Maarva — Andor (Season 1, Episode 11)
The widowed adoptive mother of Cassian Andor, Maarva (Fiona Shaw) made the most of her final moments to leave behind a beacon for Ferrix. She knows the planet has sunk into despondency as the Imperials march down their streets. Later, her ultimate choice to stay on Ferrix (turning away Andor’s newfound windfall) is a defiance of complacency.
This list has honored extraordinary battlefield sacrifices, but Maarva’s choice to grow old and die on Ferrix is such an understated loss. The camera respectfully avoids showing us Maarva’s final death throes, and “Andor” focuses on her passing through the eyes of her loved ones.

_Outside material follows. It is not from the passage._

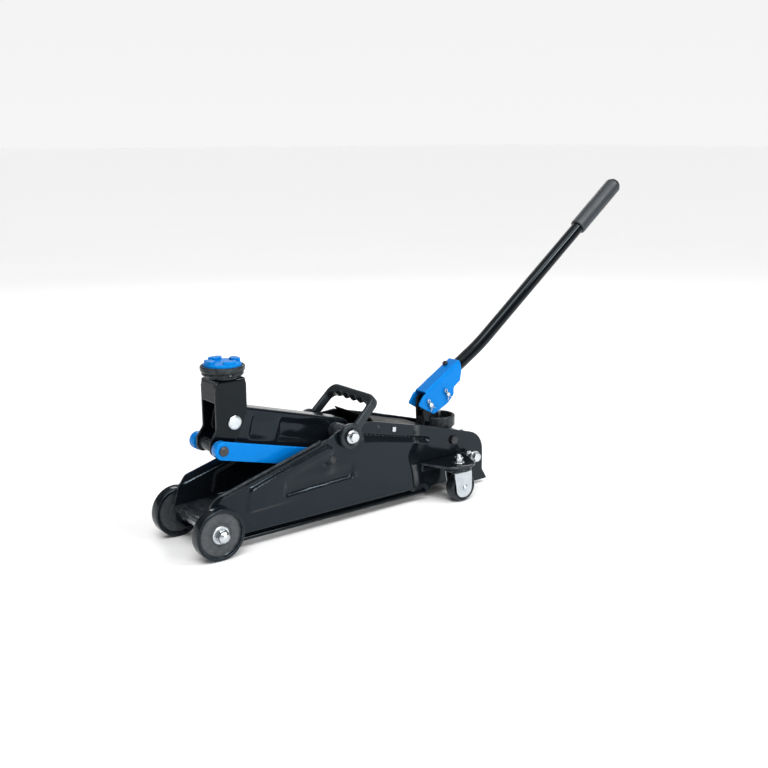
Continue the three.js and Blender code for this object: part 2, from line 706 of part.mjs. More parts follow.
// ---- Swivel head: a cup that turns on the pump barrel, with two ears for the handle socket ----
const earOutline = rounded([
  [361, 99, 3],
  [380, 99],
  [SOCKET_PIN.x + 9, SOCKET_PIN.z, 5],
  [SOCKET_PIN.x + 5, SOCKET_PIN.z + 11, 5],
  [SOCKET_PIN.x - 7, SOCKET_PIN.z + 11, 5],
  [SOCKET_PIN.x - 8.5, SOCKET_PIN.z - 4, 4],
]);
const head = cut(
  joined(
    rod(SWIVEL.radius, "z", SWIVEL.low, SWIVEL.high, PLUNGER_AT, 28),
    upright(earOutline, -9.2, 9.2),
  ),
  rod(20.5, "z", barrelTop, 200, PLUNGER_AT, 28),
  rod(running(8), "z", 80, 200, PLUNGER_AT),
  box(350, 400, -5.8, 5.8, SWIVEL.high + 2, 150),
  rod(running(SOCKET_PIN.radius), "y", -20, 20, [SOCKET_PIN.x, 0, SOCKET_PIN.z]),
);
piece("swivel_head", BLACK_PAINT, head);

// ---- Pump plunger with a slotted eye ----
const EYE = { z: PLUNGER_PIN.z - 0.85, half: 4.25, from: 387.1, to: 407 };
const eyeOutline = rounded([
  [EYE.from - 3, EYE.z - EYE.half - 2.6, 3],
  [EYE.to + 3, EYE.z - EYE.half - 2.6, 3],
  [EYE.to + 3, EYE.z + EYE.half + 2.6, 3],
  [EYE.from - 3, EYE.z + EYE.half + 2.6, 3],
]);
const eyeSlot = rounded([
  [EYE.from, EYE.z - EYE.half, 3],
  [EYE.to, EYE.z - EYE.half, 3],
  [EYE.to, EYE.z + EYE.half, 3],
  [EYE.from, EYE.z + EYE.half, 3],
]);
const plunger = cut(
  joined(
    rod(4, "z", 66, EYE.z - EYE.half - 1, PLUNGER_AT),
    upright(eyeOutline, -5, 5),
  ),
  upright(eyeSlot, -10, 10),
);
piece("pump_plunger", ZINC, plunger);

// ---- Handle socket, pins, tube and grip, drawn along the lower tube from the socket's mouth ----
const grip = leverFrame(HANDLE_MOUTH, -HANDLE.lower);
const mouth = ({ x, z }) =>
  at(x - HANDLE_MOUTH.x, z - HANDLE_MOUTH.z).rotateAround(at(0, 0), -degToRad(HANDLE.lower));
const socketPin = mouth(SOCKET_PIN);
const plungerPin = mouth(PLUNGER_PIN);
const SOCKET = { half: 12.3, top: 12.3, sheet: 2.5 };
const socketOutline = rounded([
  [-75, SOCKET.top, 2],
  [-95, 3, 3],
  [-87, -12, 5],
  [-78, -26, 4],
  [-50, -29, 5],
  [-34, -25, 5],
  [-29, -16, 4],
  [-14, -15, 4],
  [-4, -3, 5],
  [0, SOCKET.top, 1.5],
]);
const socketInner = SOCKET.half - SOCKET.sheet;
const webLow = SOCKET.top - SOCKET.sheet;
const SCREW_AT = [-14, 4.5, 0];
const socketBody = cut(
  solid(upright(socketOutline, -SOCKET.half, SOCKET.half)),
  box(-120, 10, -socketInner, socketInner, -60, webLow),
  box(-120, -73.5, -socketInner, socketInner, -60, 60),
  rod(SOCKET_PIN.radius + 0.1, "y", -30, 30, [socketPin.x, 0, socketPin.y]),
  rod(PLUNGER_PIN.radius + 0.1, "y", -30, 30, [plungerPin.x, 0, plungerPin.y]),
  rod(2.6, "z", 5, 20, SCREW_AT, 16),
);
piece("handle_socket", BLUE_PAINT, socketBody, grip);
const lockScrew = joined(
  rod(2.5, "z", 9.9, 13, SCREW_AT, 16),
  rod(4, "z", 12.8, 16.5, SCREW_AT, 20),
);
piece("handle_lock_screw", DARK_STEEL, lockScrew, grip);

const COTTER = { wire: 0.75, hole: 2 };
const pinReach = SOCKET.half + 5.5;
const cotterY = -SOCKET.half - 3.2;
for (const [name, spot, radius] of [
  ["socket_pin", socketPin, SOCKET_PIN.radius],
  ["plunger_pin", plungerPin, PLUNGER_PIN.radius],
]) {
  const place = [spot.x, 0, spot.y];
  const shank = cut(
    joined(
      rod(radius, "y", -pinReach, SOCKET.half + 1, place),
      rod(radius + 2, "y", SOCKET.half + 0.3, SOCKET.half + 3, place),
    ),
    rod(COTTER.hole, "z", -10, 10, [spot.x, cotterY, spot.y], 12),
  );
  piece(name, ZINC, shank, grip);
  // A split pin: one wire folded in two through the hole, an eye above and two spread legs below.
  const reach = radius + 1;
  const legs = [
    [4.5, -reach - 4],
    [1.4, -reach - 1],
    [0.95, 0],
    [0.95, reach],
    [2.4, reach + 2.4],
    [0, reach + 4.6],
    [-2.4, reach + 2.4],
    [-0.95, reach],
    [-0.95, 0],
    [-1.4, -reach - 1],
    [-4.5, -reach - 4],
  ].map(([x, z]) => [spot.x + x, cotterY, spot.y + z]);
  piece(`${name}_cotter`, ZINC, wire(legs, COTTER.wire, 20), grip);
}

// The tube bends up a little, runs straight and carries the grip at its end.
const rise = degToRad(HANDLE.upper - HANDLE.lower);
const tubePoint = (distance) => {
  const beyond = Math.max(0, distance - HANDLE.bend);
  const before = Math.min(distance, HANDLE.bend);
  return [before + beyond * Math.cos(rise), 0, beyond * Math.sin(rise)];
};
const [tubeStart, bendStart, bendMiddle, bendEnd, tubeEnd] = [
  -30,
  HANDLE.bend - 20,
  HANDLE.bend,
  HANDLE.bend + 20,
  HANDLE.gripAt + 60,
].map((distance) => new THREE.Vector3(...tubePoint(distance)));
const tubePath = new THREE.CurvePath();
tubePath.add(new THREE.LineCurve3(tubeStart, bendStart));
tubePath.add(new THREE.QuadraticBezierCurve3(bendStart, bendMiddle, bendEnd));
tubePath.add(new THREE.LineCurve3(bendEnd, tubeEnd));
const tubeSection = new THREE.Shape();
tubeSection.absarc(0, 0, HANDLE.radius, 0, 2 * Math.PI);
const tube = new THREE.ExtrudeGeometry(tubeSection, {
  steps: 16,
  curveSegments: 8,
  extrudePath: tubePath,
});
piece("handle_tube", BLACK_PAINT, tube, grip);

const gripFrame = new THREE.Group();
gripFrame.position.set(...tubePoint(HANDLE.gripAt));
gripFrame.rotation.y = -rise;
grip.add(gripFrame);
const gripLength = HANDLE.end - HANDLE.gripAt;
const gripBore = HANDLE.radius + 0.3;
const gripBody = turned(
  [
    [gripBore, 0],
    [HANDLE.grip - 1, 0],
    [HANDLE.grip, 1.5],
    [HANDLE.grip, gripLength - 5],
    [HANDLE.grip - 1.5, gripLength - 1.5],
    [HANDLE.grip - 5, gripLength],
    [0, gripLength],
    [0, 61],
    [gripBore, 61],
    [gripBore, 0],
  ],
  "x",
  [0, 0, 0],
);
piece("handle_grip", RUBBER, gripBody, gripFrame);

// ---- Casters on brackets at the back ----
const SHELF = { low: 52.5, high: 55.5 };
const stemX = WHEELBASE - CASTER.trail;
const race = 17.5;
for (const [name, side] of SIDES) {
  const stemAt = [stemX, side * CASTER.y, 0];
  const wallIn = REAR_HALF_WIDTH + 0.1;
  const shelfPlan = rounded([
    [JOGGLE.to + 1, wallIn],
    [JOGGLE.to - 3, wallIn + 4],
    [348, 88, 14],
    [stemX + 16, 95, 16],
    [404, 60, 8],
    [404, wallIn],
  ]).map(({ x, y }) => at(x, side * y));
  const bracketPlate = cut(
    joined(
      level(shelfPlan, SHELF.low, SHELF.high),
      box(JOGGLE.to + 1, 426, ...span(side, wallIn, wallIn + SHEET), SHELF.low - 12, SHELF.high),
      box(400, 404, ...span(side, wallIn, 60), SHELF.low - 8, SHELF.high),
    ),
    rod(running(5), "z", 40, 70, stemAt),
    rod(3.1, "y", -60, 60, [416, 0, 52.3], 20),
  );
  piece(`caster_bracket_${name}`, BLACK_PAINT, bracketPlate);
  const boltAt = [416, 0, 52.3];
  const bracketBolt = joined(
    rod(3, "y", ...span(side, REAR_HALF_WIDTH - 6, 64), boltAt, 16),
    rod(6.4, "y", ...span(side, wallIn + SHEET + 0.2, wallIn + SHEET + 6), boltAt, HEX),
    rod(8.5, "y", ...span(side, 58, 60), boltAt, 24),
    rod(6.8, "y", ...span(side, 59, 65.5), boltAt, HEX),
  );
  piece(`bracket_bolt_${name}`, ZINC, bracketBolt);
  const raceProfile = [
    [5.2, 46],
    [race - 2, 46],
    [race, 47.5],
    [race, 49.5],
    [race - 1.5, 50.5],
    [race + 1, 51.2],
    [race + 1, 52.3],
    [5.2, 52.3],
    [5.2, 46],
  ];
  piece(`caster_race_${name}`, BLACK_PAINT, turned(raceProfile, "z", stemAt, 18));

  const axleX = stemX + CASTER.trail;
  const forkInner = CASTER.width / 2 + 1.2;
  const forkOuter = forkInner + 1.8;
  const forkSide = rounded([
    [stemX - 16, 45.7],
    [stemX - 14, 36, 4],
    [axleX - 14, 7.5, 12],
    [axleX + 12.5, 7.5, 12],
    [stemX + 16, 36, 4],
    [stemX + 16, 45.7],
  ]);
  const forkMiddle = side * CASTER.y;
  const forkSpan = [forkMiddle - forkOuter, forkMiddle + forkOuter];
  const fork = cut(
    joined(
      upright(forkSide, ...forkSpan),
      rod(5, "z", 44, SHELF.high + 1, stemAt),
      rod(9, "z", SHELF.high + 0.3, SHELF.high + 2, stemAt, 24),
      rod(6.6, "z", SHELF.high + 1.8, SHELF.high + 12.5, stemAt, HEX),
    ),
    box(340, 410, forkMiddle - forkInner, forkMiddle + forkInner, 0, 43.4),
    rod(3.1, "y", -120, 120, [axleX, 0, CASTER.radius], 16),
  );
  piece(`caster_fork_${name}`, ZINC, fork);
  const half = CASTER.width / 2;
  const R = CASTER.radius;
  const wheelProfile = [
    [3.2, -half],
    [R - 2, -half],
    [R, -half + 3],
    [R, half - 3],
    [R - 2, half],
    [3.2, half],
    [3.2, -half],
  ];
  const wheelAt = [axleX, forkMiddle, R];
  piece(`caster_wheel_${name}`, BLACK_PLASTIC, turned(wheelProfile, "y", wheelAt, 32));
  const axle = joined(
    rod(3, "y", -forkOuter - 3, forkOuter + 3, wheelAt, 16),
    rod(5, "y", -forkOuter - 3.4, -forkOuter - 0.3, wheelAt, HEX),
    rod(5, "y", forkOuter + 0.3, forkOuter + 3.4, wheelAt, HEX),
  );
  piece(`caster_axle_${name}`, ZINC, axle);
}

// The origin goes to the middle of the footprint, on the floor.
const bounds = new THREE.Box3().setFromObject(jack);
jack.position.x = -(bounds.min.x + bounds.max.x) / 2;
jack.position.y = -(bounds.min.y + bounds.max.y) / 2;

export default jack;
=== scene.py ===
"""Looks for the hydraulic floor jack: finer pieces, finishes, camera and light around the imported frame.

Shapes are drawn in millimetres with X = 0 on the front axle, +X towards the handle, +Z up.
"""
import json
import math

import bpy
import numpy as np
from mathutils import Matrix, Vector
from mathutils.geometry import delaunay_2d_cdt


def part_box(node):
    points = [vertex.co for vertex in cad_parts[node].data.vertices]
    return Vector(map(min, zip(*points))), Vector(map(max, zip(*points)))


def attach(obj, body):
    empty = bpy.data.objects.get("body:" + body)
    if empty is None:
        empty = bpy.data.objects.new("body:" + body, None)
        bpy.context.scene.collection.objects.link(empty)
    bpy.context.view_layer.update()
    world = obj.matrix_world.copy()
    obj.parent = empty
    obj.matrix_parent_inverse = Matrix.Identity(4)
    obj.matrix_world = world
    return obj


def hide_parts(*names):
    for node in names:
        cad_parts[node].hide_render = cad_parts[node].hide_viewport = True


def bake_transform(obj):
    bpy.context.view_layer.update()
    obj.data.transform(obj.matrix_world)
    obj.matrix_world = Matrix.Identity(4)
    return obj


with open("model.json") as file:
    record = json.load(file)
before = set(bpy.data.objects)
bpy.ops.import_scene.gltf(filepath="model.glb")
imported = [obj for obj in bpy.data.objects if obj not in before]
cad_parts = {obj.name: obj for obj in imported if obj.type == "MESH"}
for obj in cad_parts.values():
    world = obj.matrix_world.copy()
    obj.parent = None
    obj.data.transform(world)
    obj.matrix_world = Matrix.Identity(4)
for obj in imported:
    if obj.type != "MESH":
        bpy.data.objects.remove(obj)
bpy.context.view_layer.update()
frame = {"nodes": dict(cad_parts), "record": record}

# ---- Driving dimensions, in millimetres ----
axle_low, axle_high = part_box("front_axle")
SHIFT = (axle_low.x + axle_high.x) / 2 * 1000
HALF = 44.0  # outer face of a side plate, front part
REAR_HALF = 38.0
SHEET = 3.0
JOGGLE = (312.0, 332.0)
PIVOT = (202.3, 118.9)
ARM_LENGTH = 159.5
ARM_REST = 13.8
ARM_HALF = 14.5
LINK_OFFSET = (-25.1, -28.8)
CRANK = 48.0
CRANK_REST = -7.2
RAM_Z = 74.8
SADDLE_X = 43.5
SADDLE_RIM = 228.0
SADDLE_TOP = 235.0
SADDLE_RADIUS = 28.0
SWIVEL_X = 396.5
SOCKET_PIN = (369.5, 127.5)
PLUNGER_PIN = (401.5, 138.8)
MOUTH = (432.5, 174.5)
HANDLE_LOWER = 31.0
HANDLE_UPPER = 38.0
BAIL_REST = 46.0
WHEEL_R = 32.8
WHEEL_FACE = 61.3
WHEEL_WIDTH = 16.0
CASTER_R = 21.2
CASTER_Y = 74.0
STEM_X = 371.0
CASTER_X = 375.0
TRUNNION = (392.5, 77.0)
BRACKET_BOLT = (416.0, 52.3)
PLUG_AT = (430.0, -14.0)
CREASE = 20.7  # below this height a side plate leans inwards
LINK = {"radius": 11.5, "boss": 22.5, "inner": 29.5, "outer": 33.5}
VALVE_Z = 58.0
SIDES = (("left", -1), ("right", 1))


def radians(degrees):
    return degrees * math.pi / 180


tip = radians(ARM_REST)
SADDLE_PIN = (PIVOT[0] - ARM_LENGTH * math.cos(tip), PIVOT[1] + ARM_LENGTH * math.sin(tip))
LINK_FRONT = (SADDLE_PIN[0] + LINK_OFFSET[0], SADDLE_PIN[1] + LINK_OFFSET[1])
LINK_REAR = (PIVOT[0] + LINK_OFFSET[0], PIVOT[1] + LINK_OFFSET[1])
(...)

In a bit of unorthodox camerawork, we’re first taken into the point-of-view of her droid, eavesdropping on bereaved neighbors. Inconsolable, the droid quakes, as if Ferrix is thundering with seismic shifts that foreshadow its awakening. Her final holo message, glowing like a proud ghost, rouses her people to fight the Empire. A Daughter of Ferrix, she’s no princess, no admiral, no Jedi. She’s simply an ordinary community elder who looked out for her people. As she relays in her will, the dead will lift you.